■ **Exercise objective**: Beginning at the first line of the data, print each line exactly, stopping after the line that contains "return -PLEAT_DEPTH *".

■ **Information shown**:
________________________________________
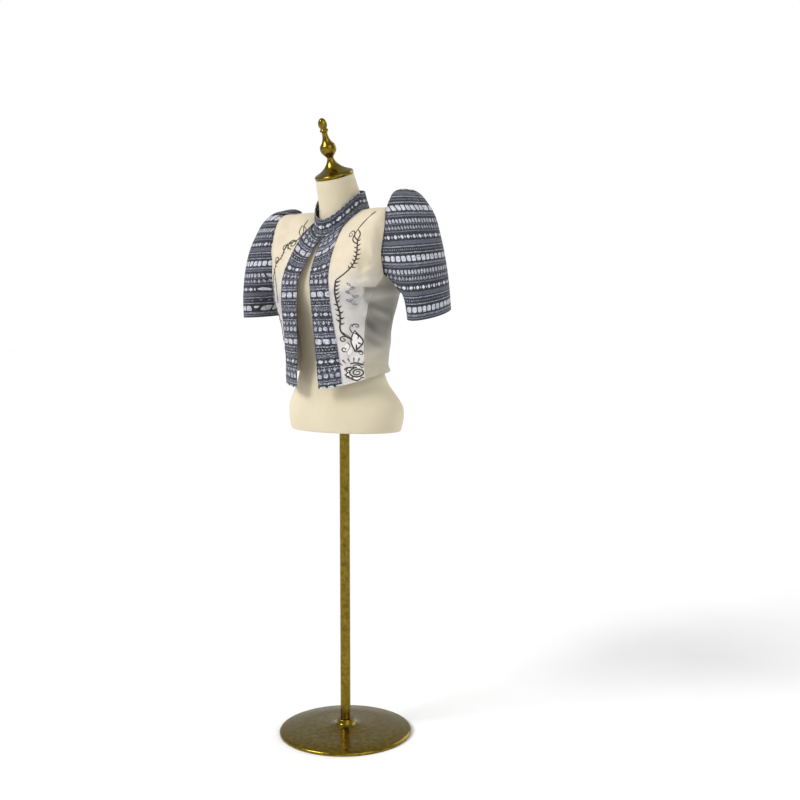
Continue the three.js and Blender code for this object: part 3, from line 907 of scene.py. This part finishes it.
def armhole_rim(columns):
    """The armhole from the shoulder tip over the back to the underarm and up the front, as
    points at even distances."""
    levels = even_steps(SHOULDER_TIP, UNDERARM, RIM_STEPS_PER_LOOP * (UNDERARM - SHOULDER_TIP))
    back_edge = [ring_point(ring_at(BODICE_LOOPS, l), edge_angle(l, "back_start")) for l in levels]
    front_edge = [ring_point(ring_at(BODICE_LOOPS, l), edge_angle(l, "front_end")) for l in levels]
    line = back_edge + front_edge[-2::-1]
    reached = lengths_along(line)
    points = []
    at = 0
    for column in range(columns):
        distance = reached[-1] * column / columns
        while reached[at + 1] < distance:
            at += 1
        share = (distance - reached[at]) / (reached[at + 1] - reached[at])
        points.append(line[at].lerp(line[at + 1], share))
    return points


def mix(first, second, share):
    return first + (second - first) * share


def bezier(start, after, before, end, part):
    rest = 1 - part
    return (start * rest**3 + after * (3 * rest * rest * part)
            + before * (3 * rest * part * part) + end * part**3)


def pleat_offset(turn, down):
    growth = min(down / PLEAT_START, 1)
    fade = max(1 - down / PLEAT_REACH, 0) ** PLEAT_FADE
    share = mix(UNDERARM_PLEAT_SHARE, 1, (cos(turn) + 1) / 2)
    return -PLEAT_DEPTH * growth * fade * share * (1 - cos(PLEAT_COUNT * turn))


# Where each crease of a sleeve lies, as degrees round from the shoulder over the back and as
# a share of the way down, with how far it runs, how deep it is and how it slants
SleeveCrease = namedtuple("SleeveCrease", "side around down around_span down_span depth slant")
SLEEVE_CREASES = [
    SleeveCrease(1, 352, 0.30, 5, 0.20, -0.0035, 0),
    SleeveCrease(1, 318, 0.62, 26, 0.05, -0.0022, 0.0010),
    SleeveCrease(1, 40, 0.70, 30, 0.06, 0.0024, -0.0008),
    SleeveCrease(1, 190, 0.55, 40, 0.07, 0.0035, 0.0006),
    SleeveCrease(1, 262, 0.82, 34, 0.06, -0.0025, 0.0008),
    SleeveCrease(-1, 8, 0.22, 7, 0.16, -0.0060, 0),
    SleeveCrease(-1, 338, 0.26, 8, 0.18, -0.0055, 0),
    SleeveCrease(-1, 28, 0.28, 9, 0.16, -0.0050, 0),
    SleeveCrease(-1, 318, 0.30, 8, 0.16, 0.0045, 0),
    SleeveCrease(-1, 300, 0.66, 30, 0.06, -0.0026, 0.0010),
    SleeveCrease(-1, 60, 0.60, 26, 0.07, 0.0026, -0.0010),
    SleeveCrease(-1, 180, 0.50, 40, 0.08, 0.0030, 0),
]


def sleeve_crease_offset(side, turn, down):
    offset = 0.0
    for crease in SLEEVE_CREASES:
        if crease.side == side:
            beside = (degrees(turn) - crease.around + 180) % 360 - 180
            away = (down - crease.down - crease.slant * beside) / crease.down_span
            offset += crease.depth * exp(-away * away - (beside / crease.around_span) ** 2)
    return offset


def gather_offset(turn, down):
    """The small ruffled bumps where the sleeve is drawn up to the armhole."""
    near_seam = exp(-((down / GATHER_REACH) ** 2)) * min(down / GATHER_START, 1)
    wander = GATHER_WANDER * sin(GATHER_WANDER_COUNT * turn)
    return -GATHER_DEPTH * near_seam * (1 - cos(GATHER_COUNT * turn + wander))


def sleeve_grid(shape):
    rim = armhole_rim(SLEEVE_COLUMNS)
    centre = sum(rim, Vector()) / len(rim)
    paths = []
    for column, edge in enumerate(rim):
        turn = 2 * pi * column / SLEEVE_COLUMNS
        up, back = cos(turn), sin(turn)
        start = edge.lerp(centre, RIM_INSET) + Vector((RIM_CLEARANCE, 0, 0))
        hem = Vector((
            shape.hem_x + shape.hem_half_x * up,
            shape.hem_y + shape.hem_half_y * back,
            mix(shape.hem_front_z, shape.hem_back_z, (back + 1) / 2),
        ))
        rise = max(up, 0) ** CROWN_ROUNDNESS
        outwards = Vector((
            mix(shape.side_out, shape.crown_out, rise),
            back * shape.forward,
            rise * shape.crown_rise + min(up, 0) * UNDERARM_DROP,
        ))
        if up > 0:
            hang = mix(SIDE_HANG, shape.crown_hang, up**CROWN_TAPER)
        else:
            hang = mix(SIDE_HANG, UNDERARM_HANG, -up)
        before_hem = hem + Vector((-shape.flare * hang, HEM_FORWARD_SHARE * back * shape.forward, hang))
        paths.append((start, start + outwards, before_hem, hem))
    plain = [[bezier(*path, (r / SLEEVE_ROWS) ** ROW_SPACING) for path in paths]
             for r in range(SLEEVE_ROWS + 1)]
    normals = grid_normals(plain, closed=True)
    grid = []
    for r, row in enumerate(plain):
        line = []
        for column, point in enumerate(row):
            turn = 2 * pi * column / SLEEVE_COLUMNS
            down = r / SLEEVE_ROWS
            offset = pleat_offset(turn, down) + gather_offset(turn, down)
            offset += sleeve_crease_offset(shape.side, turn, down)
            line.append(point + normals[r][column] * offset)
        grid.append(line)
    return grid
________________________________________
■ **Output below**:
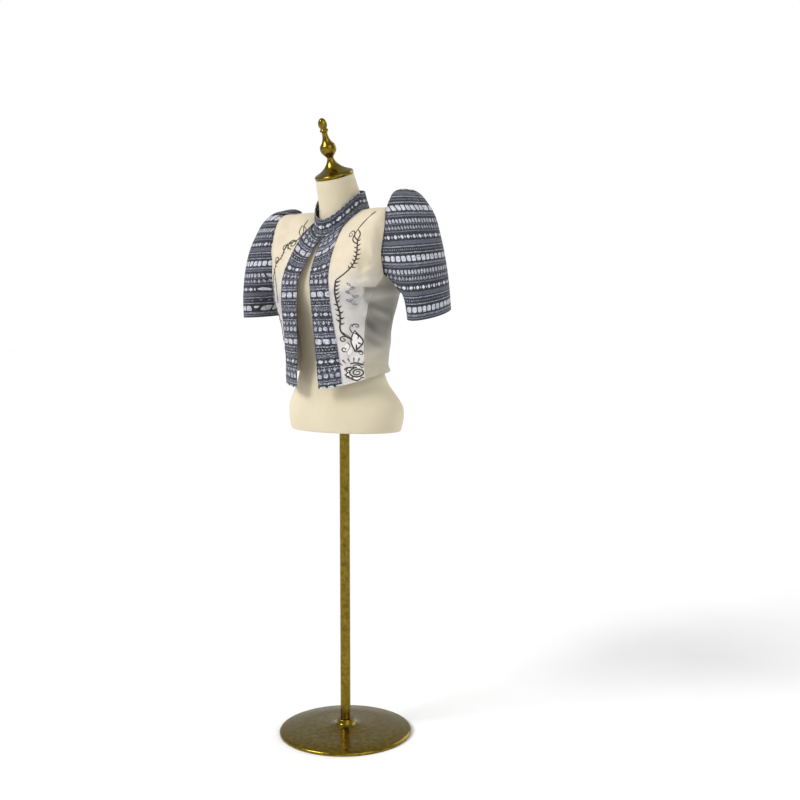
Continue the three.js and Blender code for this object: part 3, from line 907 of scene.py. This part finishes it.
def armhole_rim(columns):
    """The armhole from the shoulder tip over the back to the underarm and up the front, as
    points at even distances."""
    levels = even_steps(SHOULDER_TIP, UNDERARM, RIM_STEPS_PER_LOOP * (UNDERARM - SHOULDER_TIP))
    back_edge = [ring_point(ring_at(BODICE_LOOPS, l), edge_angle(l, "back_start")) for l in levels]
    front_edge = [ring_point(ring_at(BODICE_LOOPS, l), edge_angle(l, "front_end")) for l in levels]
    line = back_edge + front_edge[-2::-1]
    reached = lengths_along(line)
    points = []
    at = 0
    for column in range(columns):
        distance = reached[-1] * column / columns
        while reached[at + 1] < distance:
            at += 1
        share = (distance - reached[at]) / (reached[at + 1] - reached[at])
        points.append(line[at].lerp(line[at + 1], share))
    return points


def mix(first, second, share):
    return first + (second - first) * share


def bezier(start, after, before, end, part):
    rest = 1 - part
    return (start * rest**3 + after * (3 * rest * rest * part)
            + before * (3 * rest * part * part) + end * part**3)


def pleat_offset(turn, down):
    growth = min(down / PLEAT_START, 1)
    fade = max(1 - down / PLEAT_REACH, 0) ** PLEAT_FADE
    share = mix(UNDERARM_PLEAT_SHARE, 1, (cos(turn) + 1) / 2)
    return -PLEAT_DEPTH * growth * fade * share * (1 - cos(PLEAT_COUNT * turn))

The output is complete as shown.